The same thought occurred to him three and a half hours later, on the sagging mattress of a motel over whose front door the word Gasthof floated in black letters against a light-blue ground, as Violet sat on him, naked, rotating her hips. But there was one question he simply couldn’t suppress: about the pill he hoped she hadn’t forgotten to take. Violet just laughed, leaned over him, licked his upper lip. Which hardly reassured him. Forgotten pills were a by-no-means-insignificant part of their common past, as were small-hour journeys back and forth across the Bavarian uplands in search of the nearest twenty-four-hour pharmacy, and the patronizing commentaries of the smart-aleck pharmacists who’d clearly never made a single mistake in their whole lives, and finally, forty-eight hours in the company of an unbearable Violet, plagued by nausea and intestinal cramps, cursing, sweating, and smelling oddly of leeks.

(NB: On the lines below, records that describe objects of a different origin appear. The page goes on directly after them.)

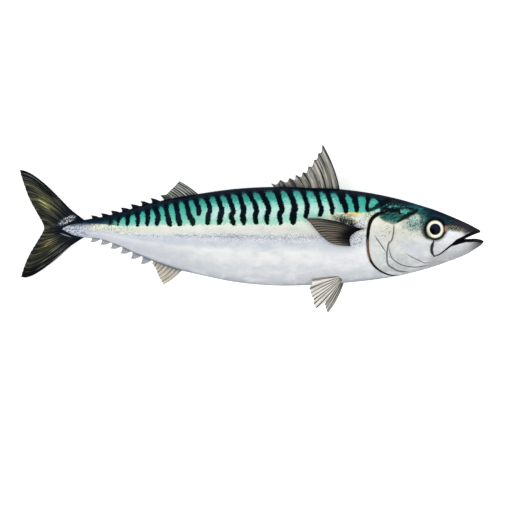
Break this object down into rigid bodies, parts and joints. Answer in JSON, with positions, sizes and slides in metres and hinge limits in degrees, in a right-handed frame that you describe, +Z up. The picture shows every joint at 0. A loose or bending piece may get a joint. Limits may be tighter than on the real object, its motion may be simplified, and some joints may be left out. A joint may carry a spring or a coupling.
{
  "type": "mackerel",
  "caption": "Whole fresh Atlantic mackerel lying on its flank, with barred green-blue back, silver belly, forked tail, fins and finlets, mouth a little open.",
  "frame": {"origin": "middle of the fish's bounding box, on the surface that it lies on", "axes": "+X from the tail to the snout, +Y towards the back, +Z up, out of the right flank; the fish lies on its left flank"},
  "size_m": [0.334, 0.121, 0.0452],
  "materials": {
    "skin": "wet, glossy fish skin: dark barred green-blue back, cream-white flank, silver belly",
    "eye": "wet and clear, near-black pupil in a cream ring",
    "grey_fin": "thin satin web between darker rays",
    "dark_fin": "thin satin web between darker rays, olive to black",
    "pale_fin": "thin satin web, cream with grey-brown rays",
    "back_fin": "thin satin web, blue-black"
  },
  "bodies": {
    "root": {"body": "skin", "eye_right": "eye", "eye_left": "eye", "first_dorsal_fin": "grey_fin", "second_dorsal_fin": "grey_fin", "caudal_fin": "dark_fin", "pectoral_fin_right": "dark_fin", "pectoral_fin_left": "dark_fin", "anal_fin": "pale_fin", "pelvic_fin_right": "pale_fin", "pelvic_fin_left": "pale_fin", "dorsal_finlet_1": "back_fin", "dorsal_finlet_2": "back_fin", "dorsal_finlet_3": "back_fin", "dorsal_finlet_4": "back_fin", "dorsal_finlet_5": "back_fin", "dorsal_finlet_6": "back_fin", "dorsal_finlet_7": "back_fin", "anal_finlet_1": "pale_fin", "anal_finlet_2": "pale_fin", "anal_finlet_3": "pale_fin", "anal_finlet_4": "pale_fin", "anal_finlet_5": "pale_fin", "anal_finlet_6": "pale_fin"}
  },
  "joints": []
}
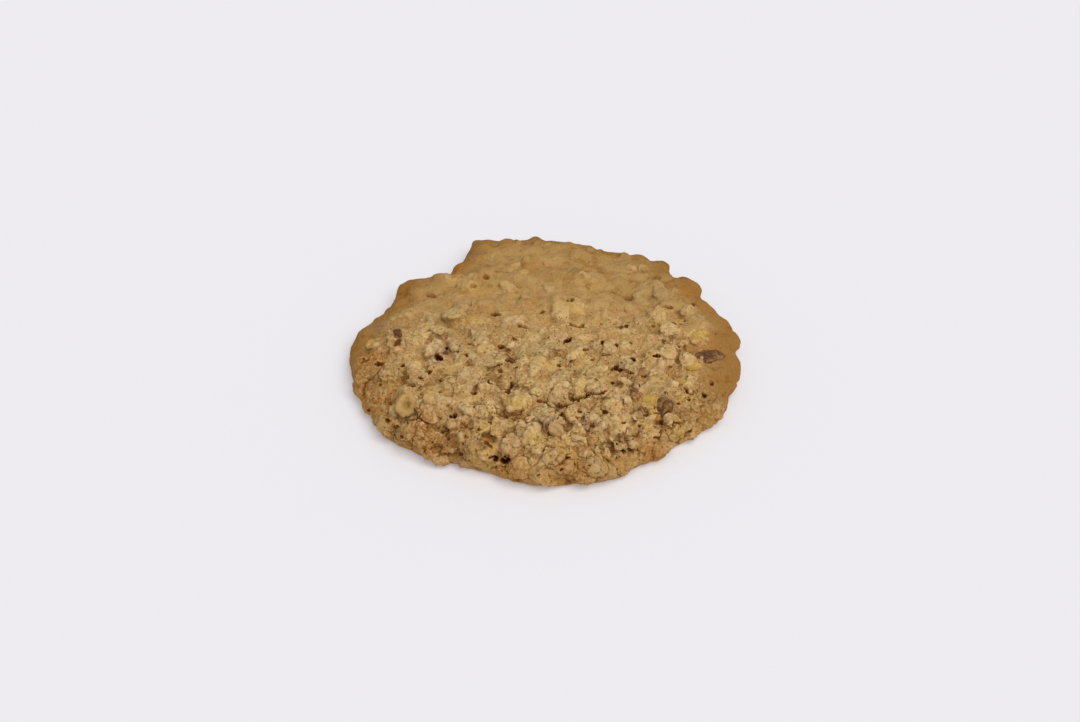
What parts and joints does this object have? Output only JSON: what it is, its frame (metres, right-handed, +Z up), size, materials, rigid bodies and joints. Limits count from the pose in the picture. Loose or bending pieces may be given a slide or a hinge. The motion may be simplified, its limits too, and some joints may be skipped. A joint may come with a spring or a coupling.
{
  "type": "oatmeal cookie",
  "caption": "Round baked oatmeal cookie with an uneven notched edge and a domed, craggy top of oat clumps, resting on its flat underside.",
  "frame": {"origin": "middle of the cookie's box, on its flat underside", "axes": "+Z up through the thickness, -Y towards the side that the picture shows in front, +X to the picture's right"},
  "size_m": [0.091, 0.091, 0.0119],
  "materials": {
    "baked_crust": "dry, rough baked oat crust"
  },
  "bodies": {
    "root": {"oatmeal_cookie": "baked_crust"}
  },
  "joints": []
}
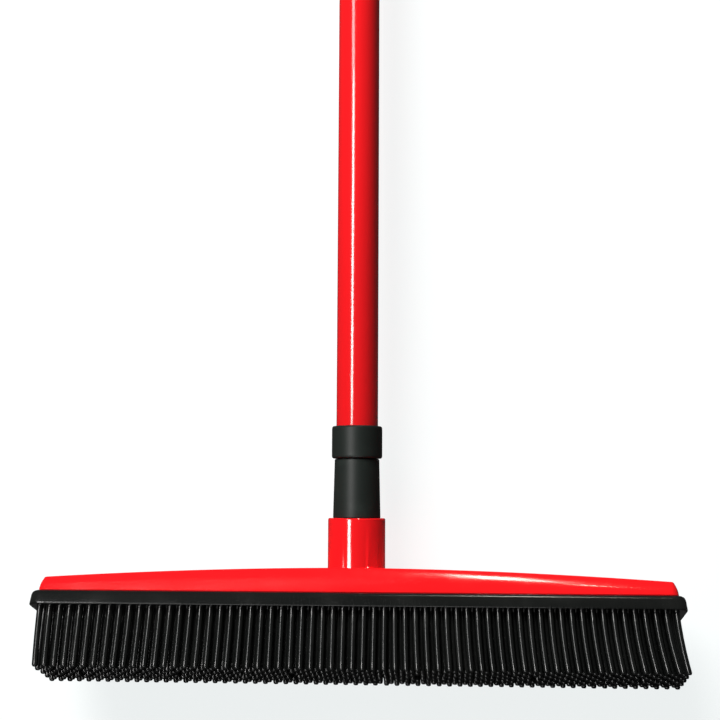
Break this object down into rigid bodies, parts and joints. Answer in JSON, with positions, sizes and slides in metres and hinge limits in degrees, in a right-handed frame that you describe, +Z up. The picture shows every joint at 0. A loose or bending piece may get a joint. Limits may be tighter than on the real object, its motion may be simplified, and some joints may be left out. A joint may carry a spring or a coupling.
{
  "type": "rubber push broom",
  "caption": "Rubber push broom: an arched head with a pad of tapered rubber fingers, on a telescopic twist-lock handle with a grip and a hanging eye.",
  "frame": {"origin": "centre of the hole in the hanging eye at the handle's top end, at mid thickness", "axes": "+Z up along the handle, +X along the head, -Y towards the user; the head leans 17.5 degrees, so its rubber fingers point down and towards -Y"},
  "size_m": [0.333, 0.0481, 0.8947],
  "materials": {
    "red_housing": "glossy moulded red plastic",
    "red_paint": "glossy red powder coat on steel tube",
    "black_plastic": "satin moulded black plastic",
    "black_rubber": "soft moulded black rubber",
    "grip_foam": "matt black rubber sleeve",
    "steel_tube": "glossy red powder coat on steel tube",
    "white_nylon": "natural nylon",
    "zinc_steel": "zinc-plated steel"
  },
  "bodies": {
    "upper_handle": {"inner_tube": "steel_tube", "lock_plug": "white_nylon", "plug_pin": "zinc_steel", "cam_screw": "zinc_steel", "hand_grip": "grip_foam", "end_cap": "black_plastic"},
    "cam": {"cam_ring": "white_nylon"},
    "lower_handle": {"outer_tube": "red_paint", "tube_collar": "black_plastic", "ferrule": "black_plastic", "ferrule_pin": "zinc_steel", "guide_bush": "black_plastic"},
    "head": {"head_housing": "red_housing", "core_plate": "black_plastic", "brush_pad": "black_rubber", "pad_screw_1": "zinc_steel", "pad_screw_2": "zinc_steel", "pad_screw_3": "zinc_steel", "pad_screw_4": "zinc_steel", "pad_screw_5": "zinc_steel", "pad_screw_6": "zinc_steel"}
  },
  "joints": [
    {"name": "twist_lock", "type": "hinge", "parent": "upper_handle", "child": "cam", "pos_m": [0, 0, -0.7], "axis": [0, 0, 1], "range_deg": [0, 90]},
    {"name": "handle_extend", "type": "slide", "parent": "cam", "child": "lower_handle", "axis": [0, 0, -1], "range_m": [0, 0.45]},
    {"name": "head_unscrew", "type": "hinge", "parent": "lower_handle", "child": "head", "pos_m": [0, 0, -0.81], "axis": [0, 0, -1], "range_deg": [0, 900]}
  ]
}
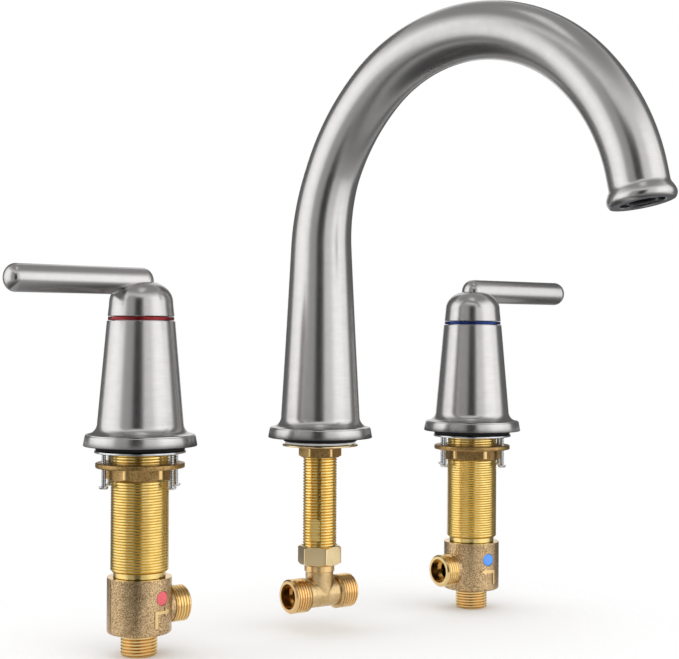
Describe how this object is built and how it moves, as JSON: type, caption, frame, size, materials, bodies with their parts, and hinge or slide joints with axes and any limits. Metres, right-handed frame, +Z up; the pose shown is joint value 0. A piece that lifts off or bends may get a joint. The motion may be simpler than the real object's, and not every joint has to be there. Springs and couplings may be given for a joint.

Albert grabbed her shoulders. She stopped short and merely chuckled a single word: “Rough!” Then kept going, even more eagerly. Dark-blond hair tickled his chest. A basically less-good feeling crept over him. It wasn’t so easy to separate himself from Violet, she took his efforts for play and clung tightly to him, giggling that they were “making serious whoopee,” and pressing him into the mattress, until he finally tossed her away with a bounce and jumped from the bed.
“Did you take it or not?”
She was still grinning. “Albert, calm down.”
“What?!”
“Let’s stop with the little game.”
Albert slipped into his boxers. “I have no idea what you’re talking about.”

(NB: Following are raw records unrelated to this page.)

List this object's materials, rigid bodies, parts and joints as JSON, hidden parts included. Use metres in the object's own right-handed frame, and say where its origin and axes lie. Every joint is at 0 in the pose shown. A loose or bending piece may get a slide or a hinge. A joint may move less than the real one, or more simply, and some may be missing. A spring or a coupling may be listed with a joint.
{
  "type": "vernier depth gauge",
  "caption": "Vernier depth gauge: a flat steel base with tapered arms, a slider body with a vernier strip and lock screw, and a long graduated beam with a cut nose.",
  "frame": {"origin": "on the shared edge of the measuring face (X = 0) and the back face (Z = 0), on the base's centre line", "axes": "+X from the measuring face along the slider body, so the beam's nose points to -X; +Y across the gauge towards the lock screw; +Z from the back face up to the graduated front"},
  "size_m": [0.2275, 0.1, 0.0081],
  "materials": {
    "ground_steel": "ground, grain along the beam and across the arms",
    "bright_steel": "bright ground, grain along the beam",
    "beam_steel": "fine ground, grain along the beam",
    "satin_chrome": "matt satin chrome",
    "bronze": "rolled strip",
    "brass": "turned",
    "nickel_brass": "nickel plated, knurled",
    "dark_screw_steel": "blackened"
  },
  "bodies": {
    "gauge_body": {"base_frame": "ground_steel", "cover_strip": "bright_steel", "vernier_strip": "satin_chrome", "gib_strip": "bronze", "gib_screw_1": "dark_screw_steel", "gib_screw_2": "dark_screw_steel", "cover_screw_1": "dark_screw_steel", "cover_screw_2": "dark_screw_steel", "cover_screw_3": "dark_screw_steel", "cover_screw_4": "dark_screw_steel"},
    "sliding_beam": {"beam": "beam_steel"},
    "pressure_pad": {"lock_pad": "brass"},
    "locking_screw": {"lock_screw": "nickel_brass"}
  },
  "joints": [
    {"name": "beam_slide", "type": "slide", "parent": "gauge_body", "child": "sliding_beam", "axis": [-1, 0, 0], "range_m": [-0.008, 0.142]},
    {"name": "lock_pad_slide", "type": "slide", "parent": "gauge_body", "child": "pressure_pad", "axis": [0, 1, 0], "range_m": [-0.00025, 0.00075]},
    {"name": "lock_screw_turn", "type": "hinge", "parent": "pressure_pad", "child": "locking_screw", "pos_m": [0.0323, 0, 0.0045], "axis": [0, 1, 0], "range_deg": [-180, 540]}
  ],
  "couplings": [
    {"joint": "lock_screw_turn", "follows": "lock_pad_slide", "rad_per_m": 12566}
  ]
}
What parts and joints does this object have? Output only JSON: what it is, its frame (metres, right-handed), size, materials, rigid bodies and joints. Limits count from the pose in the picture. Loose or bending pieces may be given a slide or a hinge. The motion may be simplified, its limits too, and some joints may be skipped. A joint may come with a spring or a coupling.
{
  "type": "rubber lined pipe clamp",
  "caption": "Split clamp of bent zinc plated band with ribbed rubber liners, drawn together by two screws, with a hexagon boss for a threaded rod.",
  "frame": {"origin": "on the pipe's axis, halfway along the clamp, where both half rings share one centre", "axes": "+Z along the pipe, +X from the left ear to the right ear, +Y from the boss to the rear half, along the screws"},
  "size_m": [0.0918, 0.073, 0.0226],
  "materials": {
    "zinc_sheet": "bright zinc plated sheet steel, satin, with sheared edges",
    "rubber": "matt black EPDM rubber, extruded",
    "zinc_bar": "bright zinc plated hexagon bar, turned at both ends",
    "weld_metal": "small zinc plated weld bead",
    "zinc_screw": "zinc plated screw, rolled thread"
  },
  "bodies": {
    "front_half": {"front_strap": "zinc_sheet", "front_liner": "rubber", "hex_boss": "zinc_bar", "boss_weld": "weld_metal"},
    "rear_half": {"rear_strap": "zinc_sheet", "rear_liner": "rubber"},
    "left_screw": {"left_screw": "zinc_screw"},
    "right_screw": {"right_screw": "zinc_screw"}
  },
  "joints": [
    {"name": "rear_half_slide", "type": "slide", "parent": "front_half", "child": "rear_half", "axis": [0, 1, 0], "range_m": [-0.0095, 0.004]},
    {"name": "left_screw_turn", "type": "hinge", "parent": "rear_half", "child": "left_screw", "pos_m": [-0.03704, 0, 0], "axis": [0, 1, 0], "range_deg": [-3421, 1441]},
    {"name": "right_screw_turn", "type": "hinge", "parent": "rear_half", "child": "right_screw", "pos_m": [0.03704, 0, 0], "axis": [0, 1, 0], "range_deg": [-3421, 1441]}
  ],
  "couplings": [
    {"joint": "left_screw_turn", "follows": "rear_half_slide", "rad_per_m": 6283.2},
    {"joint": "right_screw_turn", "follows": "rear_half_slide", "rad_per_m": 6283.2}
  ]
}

Violet rolled her eyes. “Just come back to bed.” Her voice took on a salacious tone. “Want to read the back of my head?”
“No.”
“No?”
“No.”
“All right, fine.” She stretched herself. He knew that she knew how much he liked the way she looked. “What do you suggest?”
“Have you taken it, or not?”
“Would it be so terrible if I hadn’t?”
“Are you nuts?!”
Now for the first time her grin flickered. “Okay, look, this is getting ridiculous. Truth is, you’re afraid of losing me, and I’m afraid of losing you. Neither of us can imagine ourselves with anyone else. We need each other. We love each other.”

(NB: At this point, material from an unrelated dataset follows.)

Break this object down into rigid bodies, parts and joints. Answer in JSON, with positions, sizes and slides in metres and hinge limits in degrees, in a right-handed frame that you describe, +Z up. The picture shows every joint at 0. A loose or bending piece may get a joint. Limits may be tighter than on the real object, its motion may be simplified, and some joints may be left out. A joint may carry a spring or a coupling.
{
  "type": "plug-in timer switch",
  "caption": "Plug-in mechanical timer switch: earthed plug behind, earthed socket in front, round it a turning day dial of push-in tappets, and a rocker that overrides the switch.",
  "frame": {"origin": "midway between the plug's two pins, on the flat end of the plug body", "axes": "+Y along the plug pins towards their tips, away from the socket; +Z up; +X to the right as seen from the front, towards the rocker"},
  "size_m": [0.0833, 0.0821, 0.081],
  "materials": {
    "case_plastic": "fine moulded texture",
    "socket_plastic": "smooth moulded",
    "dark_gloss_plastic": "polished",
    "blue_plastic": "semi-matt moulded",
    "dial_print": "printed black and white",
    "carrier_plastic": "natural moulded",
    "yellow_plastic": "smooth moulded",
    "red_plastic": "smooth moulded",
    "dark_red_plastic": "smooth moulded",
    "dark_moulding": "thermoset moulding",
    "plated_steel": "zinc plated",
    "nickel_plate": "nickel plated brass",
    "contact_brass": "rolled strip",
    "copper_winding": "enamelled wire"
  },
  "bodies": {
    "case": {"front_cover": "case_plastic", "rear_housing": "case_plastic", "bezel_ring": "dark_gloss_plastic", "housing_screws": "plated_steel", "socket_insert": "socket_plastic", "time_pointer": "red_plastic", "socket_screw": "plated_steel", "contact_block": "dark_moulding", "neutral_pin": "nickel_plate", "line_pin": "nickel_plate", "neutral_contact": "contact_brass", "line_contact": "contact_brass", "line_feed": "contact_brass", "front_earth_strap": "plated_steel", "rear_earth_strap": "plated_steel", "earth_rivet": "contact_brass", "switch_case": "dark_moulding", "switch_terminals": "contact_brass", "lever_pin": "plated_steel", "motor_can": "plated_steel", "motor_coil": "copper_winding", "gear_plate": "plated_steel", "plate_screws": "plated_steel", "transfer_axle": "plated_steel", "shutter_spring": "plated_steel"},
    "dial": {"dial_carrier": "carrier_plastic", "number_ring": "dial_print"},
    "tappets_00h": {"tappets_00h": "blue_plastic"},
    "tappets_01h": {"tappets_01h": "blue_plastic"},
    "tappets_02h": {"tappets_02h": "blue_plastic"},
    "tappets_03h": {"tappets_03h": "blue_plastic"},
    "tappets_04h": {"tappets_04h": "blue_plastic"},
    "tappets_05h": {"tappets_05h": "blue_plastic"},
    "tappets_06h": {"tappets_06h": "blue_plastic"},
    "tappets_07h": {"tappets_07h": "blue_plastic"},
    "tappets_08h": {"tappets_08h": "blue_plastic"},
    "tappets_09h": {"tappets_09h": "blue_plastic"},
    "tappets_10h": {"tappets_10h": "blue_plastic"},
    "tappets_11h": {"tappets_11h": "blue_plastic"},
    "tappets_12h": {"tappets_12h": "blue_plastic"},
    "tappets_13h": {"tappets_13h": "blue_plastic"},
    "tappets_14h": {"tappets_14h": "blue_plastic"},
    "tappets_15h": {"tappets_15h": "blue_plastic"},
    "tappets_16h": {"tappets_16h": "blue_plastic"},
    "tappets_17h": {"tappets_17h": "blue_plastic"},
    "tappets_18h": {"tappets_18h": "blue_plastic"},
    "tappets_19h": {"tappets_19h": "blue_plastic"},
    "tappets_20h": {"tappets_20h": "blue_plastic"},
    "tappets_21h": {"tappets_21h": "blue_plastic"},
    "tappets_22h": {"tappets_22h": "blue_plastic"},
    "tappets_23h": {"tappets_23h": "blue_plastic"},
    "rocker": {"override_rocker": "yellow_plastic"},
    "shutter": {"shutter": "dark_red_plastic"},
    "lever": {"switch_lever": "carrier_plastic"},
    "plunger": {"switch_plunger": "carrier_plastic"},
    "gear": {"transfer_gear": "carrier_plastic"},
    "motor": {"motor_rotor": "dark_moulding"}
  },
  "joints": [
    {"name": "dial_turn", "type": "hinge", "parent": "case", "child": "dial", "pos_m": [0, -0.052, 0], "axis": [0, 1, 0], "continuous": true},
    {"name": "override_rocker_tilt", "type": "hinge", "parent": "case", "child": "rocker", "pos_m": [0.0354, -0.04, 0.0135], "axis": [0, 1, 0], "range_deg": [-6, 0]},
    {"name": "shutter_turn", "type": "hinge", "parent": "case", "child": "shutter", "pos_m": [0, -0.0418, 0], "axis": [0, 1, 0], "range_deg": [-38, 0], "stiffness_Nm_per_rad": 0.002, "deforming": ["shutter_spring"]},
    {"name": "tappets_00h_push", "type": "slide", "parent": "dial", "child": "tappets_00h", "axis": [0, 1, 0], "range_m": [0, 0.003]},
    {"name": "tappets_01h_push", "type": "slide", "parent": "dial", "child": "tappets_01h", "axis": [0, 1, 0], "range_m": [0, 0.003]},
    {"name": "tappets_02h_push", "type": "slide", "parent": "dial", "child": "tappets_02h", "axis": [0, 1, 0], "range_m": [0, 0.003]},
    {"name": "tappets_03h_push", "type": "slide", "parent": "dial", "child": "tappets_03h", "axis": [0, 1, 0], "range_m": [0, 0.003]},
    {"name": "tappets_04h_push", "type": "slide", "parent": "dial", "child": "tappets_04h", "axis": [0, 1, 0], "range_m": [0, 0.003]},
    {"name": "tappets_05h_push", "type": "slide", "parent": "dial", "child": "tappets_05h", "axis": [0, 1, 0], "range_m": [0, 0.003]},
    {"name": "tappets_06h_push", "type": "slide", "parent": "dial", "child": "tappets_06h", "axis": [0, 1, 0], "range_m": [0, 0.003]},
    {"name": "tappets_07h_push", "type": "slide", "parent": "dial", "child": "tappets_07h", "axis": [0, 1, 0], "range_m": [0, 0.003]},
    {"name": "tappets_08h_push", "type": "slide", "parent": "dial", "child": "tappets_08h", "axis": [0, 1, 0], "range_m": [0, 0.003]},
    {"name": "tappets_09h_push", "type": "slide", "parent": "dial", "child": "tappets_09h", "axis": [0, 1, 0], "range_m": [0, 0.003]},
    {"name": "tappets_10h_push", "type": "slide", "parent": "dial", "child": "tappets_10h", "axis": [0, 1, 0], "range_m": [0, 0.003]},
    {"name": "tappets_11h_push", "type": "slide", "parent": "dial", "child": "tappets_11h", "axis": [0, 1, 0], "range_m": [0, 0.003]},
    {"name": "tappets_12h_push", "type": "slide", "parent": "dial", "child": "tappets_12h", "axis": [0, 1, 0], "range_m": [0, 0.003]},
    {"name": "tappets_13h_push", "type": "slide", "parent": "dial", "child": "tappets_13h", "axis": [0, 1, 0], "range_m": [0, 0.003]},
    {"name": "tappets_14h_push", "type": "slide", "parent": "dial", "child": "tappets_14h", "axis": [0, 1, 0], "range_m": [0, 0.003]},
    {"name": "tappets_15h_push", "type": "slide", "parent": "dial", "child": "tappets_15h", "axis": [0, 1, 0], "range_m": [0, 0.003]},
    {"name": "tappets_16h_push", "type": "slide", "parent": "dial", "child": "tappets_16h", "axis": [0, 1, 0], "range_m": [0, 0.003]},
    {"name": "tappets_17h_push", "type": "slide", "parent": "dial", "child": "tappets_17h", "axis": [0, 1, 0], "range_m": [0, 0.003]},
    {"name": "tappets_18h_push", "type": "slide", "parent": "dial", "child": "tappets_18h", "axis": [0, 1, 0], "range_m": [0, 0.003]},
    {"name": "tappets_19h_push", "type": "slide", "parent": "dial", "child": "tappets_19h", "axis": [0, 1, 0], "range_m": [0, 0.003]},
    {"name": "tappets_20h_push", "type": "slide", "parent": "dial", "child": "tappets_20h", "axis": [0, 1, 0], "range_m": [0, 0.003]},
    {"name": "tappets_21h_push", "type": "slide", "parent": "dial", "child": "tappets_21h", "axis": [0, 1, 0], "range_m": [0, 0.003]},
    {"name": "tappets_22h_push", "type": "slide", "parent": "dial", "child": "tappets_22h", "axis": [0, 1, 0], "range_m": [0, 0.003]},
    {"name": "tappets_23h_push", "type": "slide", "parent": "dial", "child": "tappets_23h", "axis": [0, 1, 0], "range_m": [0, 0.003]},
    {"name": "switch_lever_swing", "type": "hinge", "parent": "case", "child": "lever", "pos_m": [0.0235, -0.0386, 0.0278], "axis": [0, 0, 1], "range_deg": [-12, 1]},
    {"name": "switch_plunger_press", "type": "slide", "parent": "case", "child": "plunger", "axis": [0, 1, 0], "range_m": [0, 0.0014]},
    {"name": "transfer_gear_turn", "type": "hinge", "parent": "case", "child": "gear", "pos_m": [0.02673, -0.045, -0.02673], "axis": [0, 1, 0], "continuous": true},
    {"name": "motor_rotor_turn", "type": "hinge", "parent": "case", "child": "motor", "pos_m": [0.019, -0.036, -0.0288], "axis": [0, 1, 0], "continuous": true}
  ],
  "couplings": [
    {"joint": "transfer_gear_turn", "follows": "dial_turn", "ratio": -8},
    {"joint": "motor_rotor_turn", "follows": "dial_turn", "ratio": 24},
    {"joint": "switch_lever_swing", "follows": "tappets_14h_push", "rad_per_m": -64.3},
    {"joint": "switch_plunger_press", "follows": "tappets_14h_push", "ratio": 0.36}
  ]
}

And suddenly, as she was expressing it so unambiguously, it became clear to Albert: he didn’t love her.
Violet took his silence for agreement. Her grin was bright white again. She leapt from the bed and threw her arms around him. Her cheerful breathing brushed his ear. “Of course I remembered to take it.” He could feel her heartbeat clearly, and her skin was much too warm. “But maybe — in the future, I mean — I shouldn’t take it anymore?”
He could have answered her honestly. He could have confessed that the mere idea of having children struck him as absurd, that he certainly wouldn’t be producing any offspring, not in this life. He could have explained that he felt differently than she did, yes, that he asked himself whether what he felt for her wasn’t simply the blind clinging of a two-thirds orphan to another human being. He could have explained how incomprehensible it was that she still wanted him. He could have ended this love story, which was more substantial in their heads than in reality, once and for all. But what did he do?
He returned her hug.
The problem, thought Albert, when someone loved you the way Violet loved him, was that you were always being pressured to ponder whether it was possible for you to love her, too. And when you arrived at the conclusion that you didn’t love her, you started asking yourself whether you might not be able to, after all. If maybe all it would take was a little effort, a few relaxed days spent together, some heart-to-heart talks, a couple of tender interactions with each other.